◆ Stated exercise ◆
Identify all lines below that hold "with" and collect them.

◆ Information shown ◆
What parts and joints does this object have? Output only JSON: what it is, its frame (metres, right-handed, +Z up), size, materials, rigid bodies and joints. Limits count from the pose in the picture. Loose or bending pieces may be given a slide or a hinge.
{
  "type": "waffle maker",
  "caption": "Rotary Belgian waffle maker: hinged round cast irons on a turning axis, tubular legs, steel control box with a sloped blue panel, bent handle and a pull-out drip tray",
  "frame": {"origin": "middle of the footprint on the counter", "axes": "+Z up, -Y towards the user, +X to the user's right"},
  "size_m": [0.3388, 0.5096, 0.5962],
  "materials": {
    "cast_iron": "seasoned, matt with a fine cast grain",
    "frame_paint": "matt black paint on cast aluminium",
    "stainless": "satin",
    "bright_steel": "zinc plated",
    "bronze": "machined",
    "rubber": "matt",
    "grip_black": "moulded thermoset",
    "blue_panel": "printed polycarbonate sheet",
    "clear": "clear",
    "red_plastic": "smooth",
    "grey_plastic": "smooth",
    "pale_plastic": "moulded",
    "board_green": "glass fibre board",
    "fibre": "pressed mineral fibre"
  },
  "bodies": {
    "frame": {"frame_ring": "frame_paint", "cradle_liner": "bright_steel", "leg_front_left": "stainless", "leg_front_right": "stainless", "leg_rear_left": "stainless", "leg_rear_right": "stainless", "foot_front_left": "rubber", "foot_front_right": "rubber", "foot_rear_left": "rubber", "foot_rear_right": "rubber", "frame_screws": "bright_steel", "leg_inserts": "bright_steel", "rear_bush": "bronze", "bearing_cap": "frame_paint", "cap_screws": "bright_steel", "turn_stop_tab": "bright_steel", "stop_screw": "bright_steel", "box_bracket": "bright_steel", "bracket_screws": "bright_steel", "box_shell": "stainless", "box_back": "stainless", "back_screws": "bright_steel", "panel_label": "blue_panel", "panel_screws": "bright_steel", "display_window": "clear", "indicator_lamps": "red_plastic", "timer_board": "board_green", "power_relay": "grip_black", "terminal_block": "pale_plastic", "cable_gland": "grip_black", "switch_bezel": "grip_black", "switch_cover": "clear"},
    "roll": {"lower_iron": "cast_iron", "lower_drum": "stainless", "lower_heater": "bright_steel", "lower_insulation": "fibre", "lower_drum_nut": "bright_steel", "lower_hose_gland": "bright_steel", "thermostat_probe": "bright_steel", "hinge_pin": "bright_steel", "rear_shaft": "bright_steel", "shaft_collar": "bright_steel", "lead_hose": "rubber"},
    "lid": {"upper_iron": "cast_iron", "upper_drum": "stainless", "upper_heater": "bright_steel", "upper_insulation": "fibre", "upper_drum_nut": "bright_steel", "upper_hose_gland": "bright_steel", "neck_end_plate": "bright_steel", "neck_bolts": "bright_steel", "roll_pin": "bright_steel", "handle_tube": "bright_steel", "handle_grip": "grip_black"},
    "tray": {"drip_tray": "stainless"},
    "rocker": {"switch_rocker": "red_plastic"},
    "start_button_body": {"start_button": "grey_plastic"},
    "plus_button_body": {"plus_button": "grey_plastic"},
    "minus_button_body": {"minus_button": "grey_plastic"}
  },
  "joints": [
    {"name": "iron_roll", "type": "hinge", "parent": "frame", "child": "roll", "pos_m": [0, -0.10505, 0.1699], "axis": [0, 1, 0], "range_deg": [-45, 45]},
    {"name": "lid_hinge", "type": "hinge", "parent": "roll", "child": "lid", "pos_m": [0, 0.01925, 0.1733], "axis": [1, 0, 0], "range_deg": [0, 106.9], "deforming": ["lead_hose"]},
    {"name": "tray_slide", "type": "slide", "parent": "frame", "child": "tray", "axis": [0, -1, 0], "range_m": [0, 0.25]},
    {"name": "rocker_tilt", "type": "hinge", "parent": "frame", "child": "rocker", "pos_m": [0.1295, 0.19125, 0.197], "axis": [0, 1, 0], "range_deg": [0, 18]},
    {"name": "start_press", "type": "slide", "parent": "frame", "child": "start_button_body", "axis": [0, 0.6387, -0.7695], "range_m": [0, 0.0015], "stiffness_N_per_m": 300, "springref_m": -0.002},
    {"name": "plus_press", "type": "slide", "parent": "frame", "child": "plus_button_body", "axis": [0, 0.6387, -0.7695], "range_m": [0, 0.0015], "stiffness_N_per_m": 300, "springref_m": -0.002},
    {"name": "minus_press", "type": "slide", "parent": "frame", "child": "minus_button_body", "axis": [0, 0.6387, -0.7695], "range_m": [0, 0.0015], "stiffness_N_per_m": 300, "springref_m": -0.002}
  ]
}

...

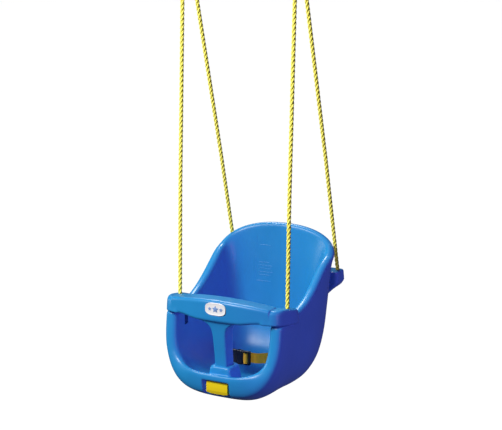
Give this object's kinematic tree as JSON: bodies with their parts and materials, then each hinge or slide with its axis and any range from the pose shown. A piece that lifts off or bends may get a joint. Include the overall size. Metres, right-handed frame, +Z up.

◆ Result below ◆
  "caption": "Rotary Belgian waffle maker: hinged round cast irons on a turning axis, tubular legs, steel control box with a sloped blue panel, bent handle and a pull-out drip tray",
    "cast_iron": "seasoned, matt with a fine cast grain",
Give this object's kinematic tree as JSON: bodies with their parts and materials, then each hinge or slide with its axis and any range from the pose shown. A piece that lifts off or bends may get a joint. Include the overall size. Metres, right-handed frame, +Z up.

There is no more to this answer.